## Problem description
Quote exactly the lines between the line containing "Write part 5" and the line containing "return np.stack([t +", counting those two lines as part of the range. Leave the rest out.

## Supplied records
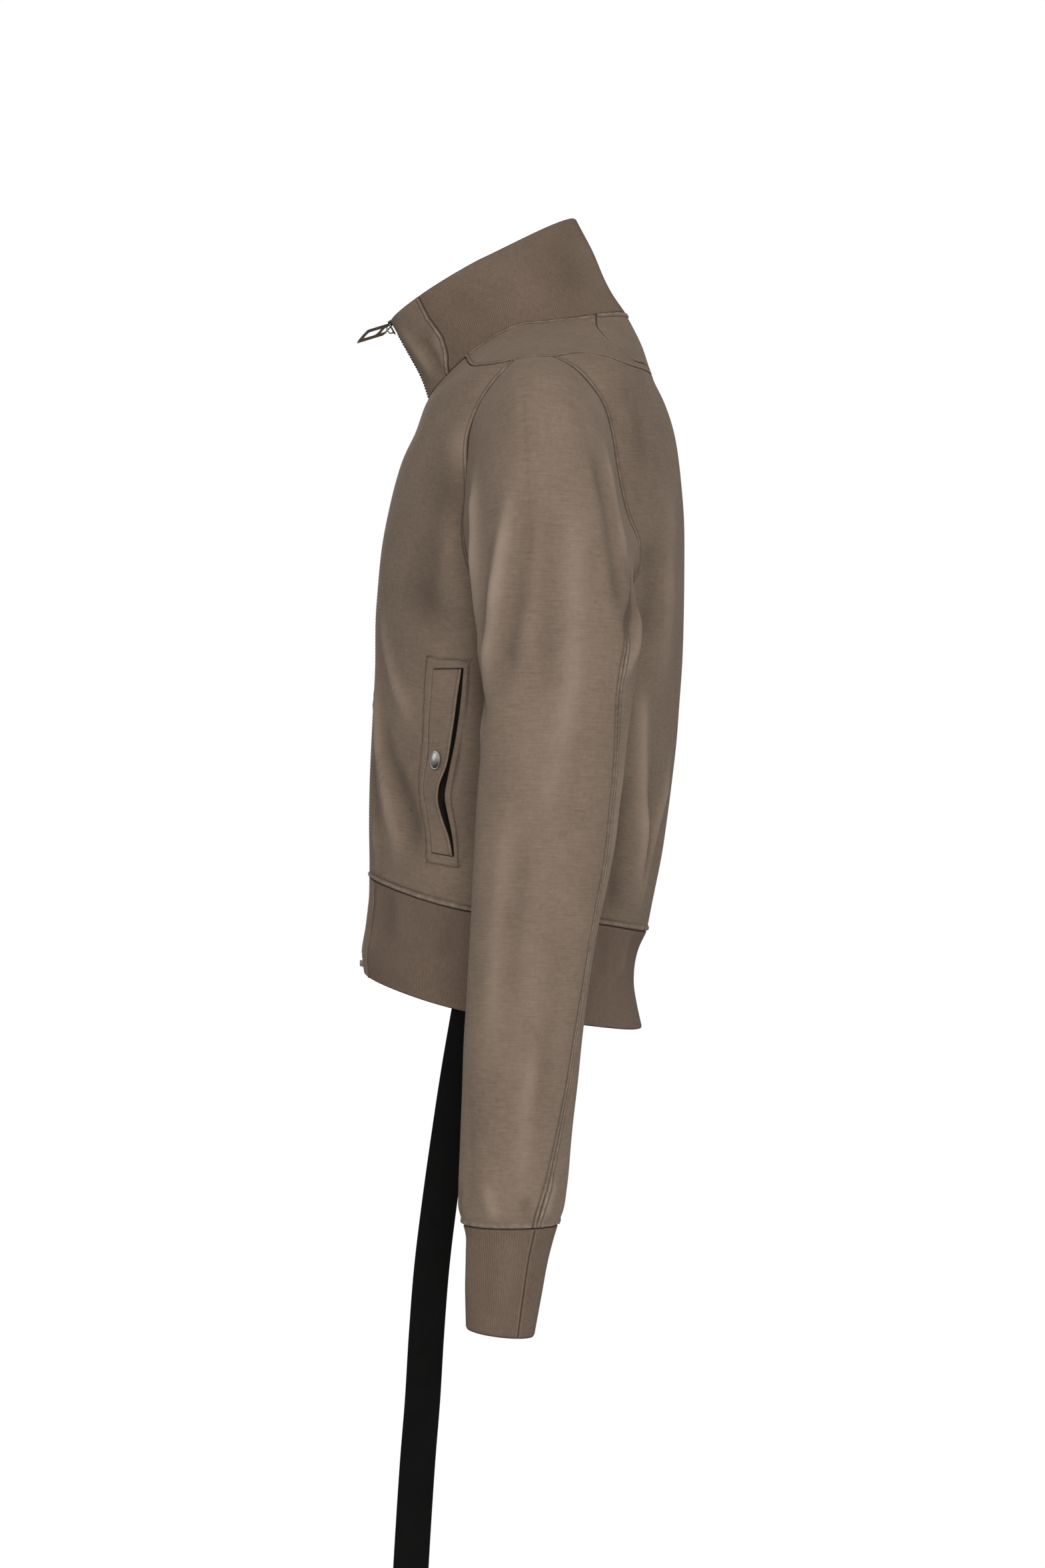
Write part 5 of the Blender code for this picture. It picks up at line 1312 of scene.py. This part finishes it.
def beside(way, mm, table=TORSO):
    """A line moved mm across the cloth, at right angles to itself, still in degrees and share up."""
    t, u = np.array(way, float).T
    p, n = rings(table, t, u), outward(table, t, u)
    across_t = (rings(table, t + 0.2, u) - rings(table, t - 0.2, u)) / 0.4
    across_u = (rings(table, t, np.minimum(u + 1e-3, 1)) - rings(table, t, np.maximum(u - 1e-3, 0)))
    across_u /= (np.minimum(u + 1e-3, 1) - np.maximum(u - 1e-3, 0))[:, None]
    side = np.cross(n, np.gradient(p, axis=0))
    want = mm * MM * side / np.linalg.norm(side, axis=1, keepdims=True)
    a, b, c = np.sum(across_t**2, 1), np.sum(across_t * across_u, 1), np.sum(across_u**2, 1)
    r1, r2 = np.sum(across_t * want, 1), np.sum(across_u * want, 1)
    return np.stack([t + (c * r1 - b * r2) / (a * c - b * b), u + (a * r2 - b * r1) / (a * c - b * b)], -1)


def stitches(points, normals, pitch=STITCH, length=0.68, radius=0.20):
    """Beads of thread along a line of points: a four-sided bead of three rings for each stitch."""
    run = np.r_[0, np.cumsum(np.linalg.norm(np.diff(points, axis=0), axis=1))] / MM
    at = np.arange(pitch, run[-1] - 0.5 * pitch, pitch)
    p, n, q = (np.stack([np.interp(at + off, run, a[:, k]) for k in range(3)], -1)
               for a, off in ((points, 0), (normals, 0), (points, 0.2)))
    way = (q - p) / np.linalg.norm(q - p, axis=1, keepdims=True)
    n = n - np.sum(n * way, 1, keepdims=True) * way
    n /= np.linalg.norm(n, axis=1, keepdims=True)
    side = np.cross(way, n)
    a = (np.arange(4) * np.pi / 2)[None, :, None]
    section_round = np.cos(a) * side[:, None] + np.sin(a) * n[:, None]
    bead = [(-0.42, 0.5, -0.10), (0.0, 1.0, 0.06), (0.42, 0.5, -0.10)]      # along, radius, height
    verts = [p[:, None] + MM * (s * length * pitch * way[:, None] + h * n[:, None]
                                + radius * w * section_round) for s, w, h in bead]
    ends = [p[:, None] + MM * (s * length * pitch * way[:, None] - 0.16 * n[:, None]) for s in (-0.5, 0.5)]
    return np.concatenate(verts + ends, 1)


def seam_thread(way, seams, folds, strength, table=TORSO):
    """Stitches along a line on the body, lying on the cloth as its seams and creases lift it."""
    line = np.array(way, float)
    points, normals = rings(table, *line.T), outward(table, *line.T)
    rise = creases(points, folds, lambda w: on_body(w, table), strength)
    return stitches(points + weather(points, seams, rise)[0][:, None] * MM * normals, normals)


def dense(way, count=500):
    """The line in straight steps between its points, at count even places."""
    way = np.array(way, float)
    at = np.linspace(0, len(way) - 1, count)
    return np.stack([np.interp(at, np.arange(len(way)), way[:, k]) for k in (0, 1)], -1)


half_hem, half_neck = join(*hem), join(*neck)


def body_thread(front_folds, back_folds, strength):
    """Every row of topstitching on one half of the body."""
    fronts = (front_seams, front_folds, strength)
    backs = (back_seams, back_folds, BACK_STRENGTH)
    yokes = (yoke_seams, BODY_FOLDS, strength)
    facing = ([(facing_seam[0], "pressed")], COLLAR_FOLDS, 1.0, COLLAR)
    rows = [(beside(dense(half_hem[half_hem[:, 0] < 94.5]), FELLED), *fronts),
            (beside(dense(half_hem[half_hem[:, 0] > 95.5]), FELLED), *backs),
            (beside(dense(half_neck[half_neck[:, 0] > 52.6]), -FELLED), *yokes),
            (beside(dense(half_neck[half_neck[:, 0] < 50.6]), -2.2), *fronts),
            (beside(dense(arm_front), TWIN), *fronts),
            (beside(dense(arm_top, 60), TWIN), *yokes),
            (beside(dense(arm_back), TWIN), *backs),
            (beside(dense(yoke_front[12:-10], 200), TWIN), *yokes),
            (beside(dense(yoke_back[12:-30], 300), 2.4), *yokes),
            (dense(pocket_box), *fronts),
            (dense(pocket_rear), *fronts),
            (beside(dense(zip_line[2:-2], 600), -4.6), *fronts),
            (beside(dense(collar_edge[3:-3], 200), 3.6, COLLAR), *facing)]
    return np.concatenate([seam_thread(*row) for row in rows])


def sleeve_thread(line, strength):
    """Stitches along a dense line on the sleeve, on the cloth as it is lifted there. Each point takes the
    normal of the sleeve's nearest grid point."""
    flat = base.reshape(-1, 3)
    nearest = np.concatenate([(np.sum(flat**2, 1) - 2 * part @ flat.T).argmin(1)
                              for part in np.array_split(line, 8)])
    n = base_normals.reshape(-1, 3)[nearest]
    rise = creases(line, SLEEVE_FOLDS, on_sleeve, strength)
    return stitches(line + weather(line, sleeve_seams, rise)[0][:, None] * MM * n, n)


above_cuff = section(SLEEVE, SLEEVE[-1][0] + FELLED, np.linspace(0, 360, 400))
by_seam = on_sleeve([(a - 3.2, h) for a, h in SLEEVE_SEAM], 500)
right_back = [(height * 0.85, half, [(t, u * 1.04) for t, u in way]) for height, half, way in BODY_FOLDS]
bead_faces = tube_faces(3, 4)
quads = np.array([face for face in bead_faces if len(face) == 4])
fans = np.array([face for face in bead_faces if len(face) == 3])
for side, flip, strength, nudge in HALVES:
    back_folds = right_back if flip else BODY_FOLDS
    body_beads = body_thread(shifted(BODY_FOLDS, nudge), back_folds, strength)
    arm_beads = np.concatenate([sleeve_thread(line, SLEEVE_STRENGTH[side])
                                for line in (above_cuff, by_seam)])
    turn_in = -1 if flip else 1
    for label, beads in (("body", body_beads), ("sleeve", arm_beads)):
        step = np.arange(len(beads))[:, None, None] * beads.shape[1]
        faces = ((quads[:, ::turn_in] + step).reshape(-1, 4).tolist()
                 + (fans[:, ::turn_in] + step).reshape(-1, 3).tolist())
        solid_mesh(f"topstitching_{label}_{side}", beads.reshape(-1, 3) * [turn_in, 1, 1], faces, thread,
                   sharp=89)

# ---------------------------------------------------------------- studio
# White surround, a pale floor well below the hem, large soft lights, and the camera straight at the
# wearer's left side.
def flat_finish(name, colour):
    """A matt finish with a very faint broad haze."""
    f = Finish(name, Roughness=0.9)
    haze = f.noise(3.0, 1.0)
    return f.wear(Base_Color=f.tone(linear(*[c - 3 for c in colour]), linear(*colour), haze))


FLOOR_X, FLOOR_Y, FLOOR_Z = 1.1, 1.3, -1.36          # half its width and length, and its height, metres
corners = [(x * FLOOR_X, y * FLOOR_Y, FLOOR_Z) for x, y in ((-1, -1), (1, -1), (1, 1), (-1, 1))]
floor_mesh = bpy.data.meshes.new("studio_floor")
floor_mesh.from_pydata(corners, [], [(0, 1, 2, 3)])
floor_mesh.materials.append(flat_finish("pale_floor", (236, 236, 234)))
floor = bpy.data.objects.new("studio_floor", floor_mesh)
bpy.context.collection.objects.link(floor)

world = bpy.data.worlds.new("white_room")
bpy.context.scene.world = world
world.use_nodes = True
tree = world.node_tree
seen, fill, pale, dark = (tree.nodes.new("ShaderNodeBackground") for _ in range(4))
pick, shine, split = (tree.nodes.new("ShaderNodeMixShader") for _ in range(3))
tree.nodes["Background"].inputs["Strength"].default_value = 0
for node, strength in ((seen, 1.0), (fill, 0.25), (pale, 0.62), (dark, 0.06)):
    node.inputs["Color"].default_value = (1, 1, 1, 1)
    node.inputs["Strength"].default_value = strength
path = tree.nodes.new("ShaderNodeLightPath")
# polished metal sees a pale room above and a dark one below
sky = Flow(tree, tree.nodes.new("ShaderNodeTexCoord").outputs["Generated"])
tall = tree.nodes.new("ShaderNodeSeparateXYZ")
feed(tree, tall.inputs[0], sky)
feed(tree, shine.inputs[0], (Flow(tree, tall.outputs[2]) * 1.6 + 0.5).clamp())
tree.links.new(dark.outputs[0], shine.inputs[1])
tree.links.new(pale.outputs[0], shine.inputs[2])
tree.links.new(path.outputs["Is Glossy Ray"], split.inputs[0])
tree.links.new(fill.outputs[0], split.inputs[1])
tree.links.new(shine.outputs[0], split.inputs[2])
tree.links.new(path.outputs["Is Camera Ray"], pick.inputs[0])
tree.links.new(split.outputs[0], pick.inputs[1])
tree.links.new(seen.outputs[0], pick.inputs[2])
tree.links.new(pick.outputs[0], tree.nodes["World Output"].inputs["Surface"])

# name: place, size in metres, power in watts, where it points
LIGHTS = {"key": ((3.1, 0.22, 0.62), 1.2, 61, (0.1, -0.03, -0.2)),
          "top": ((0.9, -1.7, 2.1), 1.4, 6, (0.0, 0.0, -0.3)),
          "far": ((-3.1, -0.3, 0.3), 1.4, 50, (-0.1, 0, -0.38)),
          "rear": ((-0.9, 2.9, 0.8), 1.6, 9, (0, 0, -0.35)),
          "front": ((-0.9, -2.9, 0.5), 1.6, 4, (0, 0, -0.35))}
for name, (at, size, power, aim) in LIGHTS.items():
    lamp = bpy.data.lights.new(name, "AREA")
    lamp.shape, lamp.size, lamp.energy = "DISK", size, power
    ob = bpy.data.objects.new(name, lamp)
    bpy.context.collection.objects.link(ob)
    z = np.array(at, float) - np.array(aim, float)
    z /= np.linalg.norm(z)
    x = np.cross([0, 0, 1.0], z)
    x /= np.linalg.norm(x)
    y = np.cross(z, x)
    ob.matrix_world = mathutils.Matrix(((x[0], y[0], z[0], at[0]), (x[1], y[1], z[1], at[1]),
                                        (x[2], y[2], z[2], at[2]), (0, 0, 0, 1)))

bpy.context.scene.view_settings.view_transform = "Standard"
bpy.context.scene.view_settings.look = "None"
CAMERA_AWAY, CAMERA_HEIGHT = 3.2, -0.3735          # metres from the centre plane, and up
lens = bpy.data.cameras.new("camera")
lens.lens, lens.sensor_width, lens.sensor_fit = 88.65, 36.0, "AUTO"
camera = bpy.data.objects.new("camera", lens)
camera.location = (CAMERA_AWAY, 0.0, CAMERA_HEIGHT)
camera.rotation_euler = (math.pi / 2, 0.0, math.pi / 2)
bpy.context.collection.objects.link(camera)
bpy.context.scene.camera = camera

...

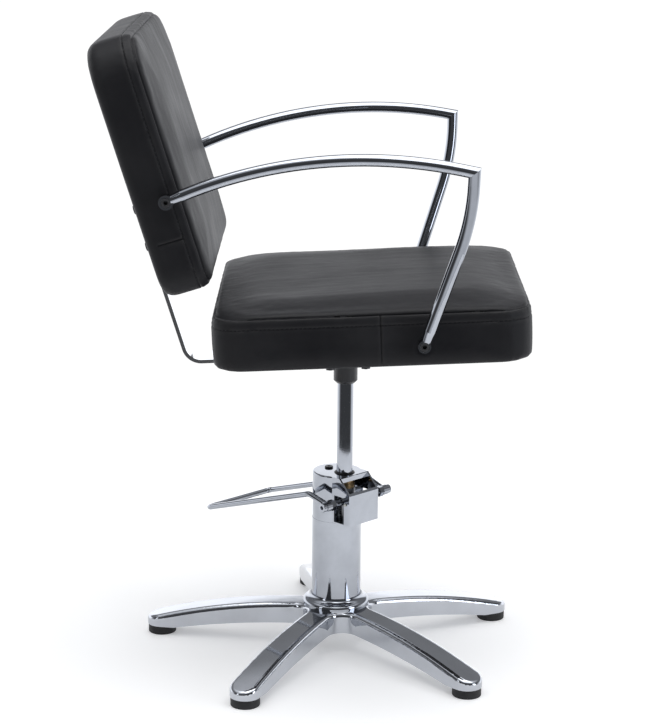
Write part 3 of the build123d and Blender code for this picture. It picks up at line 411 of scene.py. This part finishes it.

## Answer below
Write part 5 of the Blender code for this picture. It picks up at line 1312 of scene.py. This part finishes it.
def beside(way, mm, table=TORSO):
    """A line moved mm across the cloth, at right angles to itself, still in degrees and share up."""
    t, u = np.array(way, float).T
    p, n = rings(table, t, u), outward(table, t, u)
    across_t = (rings(table, t + 0.2, u) - rings(table, t - 0.2, u)) / 0.4
    across_u = (rings(table, t, np.minimum(u + 1e-3, 1)) - rings(table, t, np.maximum(u - 1e-3, 0)))
    across_u /= (np.minimum(u + 1e-3, 1) - np.maximum(u - 1e-3, 0))[:, None]
    side = np.cross(n, np.gradient(p, axis=0))
    want = mm * MM * side / np.linalg.norm(side, axis=1, keepdims=True)
    a, b, c = np.sum(across_t**2, 1), np.sum(across_t * across_u, 1), np.sum(across_u**2, 1)
    r1, r2 = np.sum(across_t * want, 1), np.sum(across_u * want, 1)
    return np.stack([t + (c * r1 - b * r2) / (a * c - b * b), u + (a * r2 - b * r1) / (a * c - b * b)], -1)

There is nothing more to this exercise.